9. As a condition of publication, contributors grant licences to publish to Law and Humanities and the publisher for the purpose of administering rights and permissions in all contributions. These licences include the licence to publish in hardcopy, as well as electronically, by the Law and Humanities, the publisher, or by any assignee, for non-profitable and/or profitable purposes. Copyright nevertheless remains the property of the contributor.

Style Guide


1. Although Law and Humanities is published in the UK, it is an inclusive journal that invites international contributions. Because some matters such as vocabulary, spelling and punctuation vary to some extent from one English speaking country to another, in the interests of consistency, the journal will use UK English throughout (see Stylistic Conventions, section II).

2. When an article is accepted for publication, authors will be expected to ensure that it complies with the guidelines in this document to the greatest extent possible. Law and Humanities conventions for citations, quotations and other stylistic matters are outlined in sections II and III. The Editors strongly encourage contributors to consult the journal style guidelines when revising accepted articles so as to avoid significant changes to the article at proofs stage. Sample papers and a copy of the guidelines are available on request from the Publisher.

3. The Editors reserve the right of final decision on matters of style, grammar, punctuation, citation etc that are not dealt with explicitly in this document.

4. All articles should be accompanied by an abstract of approximately 150 words summarising its central theme(s). The abstract should be followed by a maximum of ten keywords to assist indexers in cross-referencing the article.

5. All articles published in Law and Humanities are copyrighted by the journal and the author. A fuller statement of the copyright agreement to which authors must agree, is available on request from the Publisher. Papers should be accompanied by a statement that they have not already been published and are not being considered for publication elsewhere and that, if accepted for publication in the journal, they will not be submitted for publication elsewhere without the agreement of Hart Publishing. Authors are responsible for obtaining permission to reproduce in their articles any material enjoying copyright protection. The letter granting such permission should be attached to the manuscript.


The house style follows OSCOLA (Oxford Standard Citation for Legal Authorities), which can be downloaded at http://www.competition-law.ox.ac.uk/published/oscola_2006.pdf.

Please note the following general guidelines:

(a) Full stops indicating abbreviations should be omitted including the "v" for versus in case names).

(b) Case references should be in full the first time they are mentioned (giving the neutral citation pluse an official law reports citation where available). the name of the case may thereafter be shortened either to a commonly recognised form or to a form explicitly specified. The same principles apply to the shortening of names of books, articles, official reports, etc.

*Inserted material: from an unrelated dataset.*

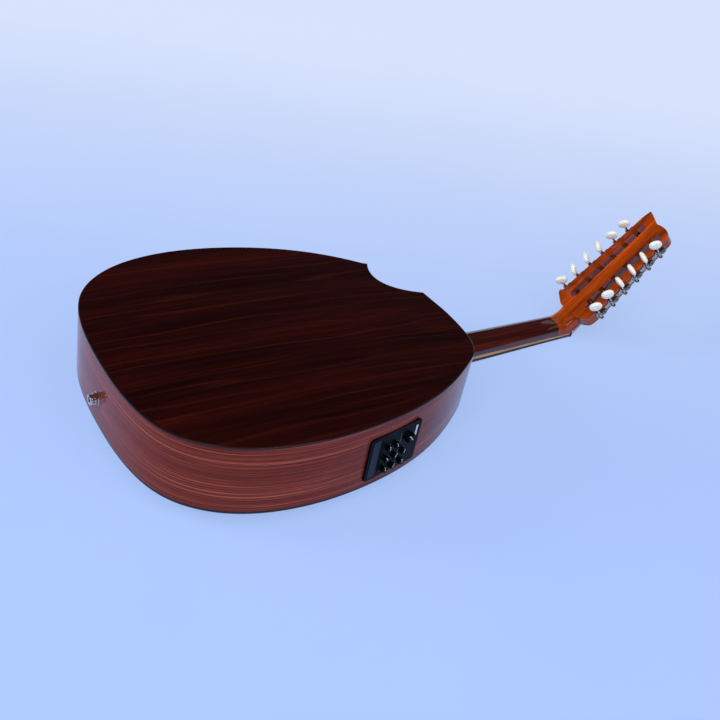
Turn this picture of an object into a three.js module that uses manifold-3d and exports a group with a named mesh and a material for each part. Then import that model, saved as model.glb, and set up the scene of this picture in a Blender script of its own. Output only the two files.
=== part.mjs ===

(c) Books should be cited in the following form: A von Hirsch and A Ashworth, Principled Sentencing: Readings on Theory and Policy (2nd edn Hart Publishing, Oxford 1998). Article citations should look like this: JG Fleming, 'Product Liability De-Constructed' (1996) 16 OJLS 185.

(d) Cross-referencing between notes should be kept to a minimum, but where unavoidable the form '(n 12)' should be used (eg 'Mitchell (n 12)'; 'ante', 'post', 'op cir', 'loc cit', 'supra' and 'infra' should all be avoided. 'Ibid' is permitted where the reference is to the immediately preceding note.

(e) Quotes of more than 40 words in length should appear as indented double-speced paragraphs without quotation marks. Otherwise, single inverted commas should be used throughout, except for quotes within quotes, which will be double.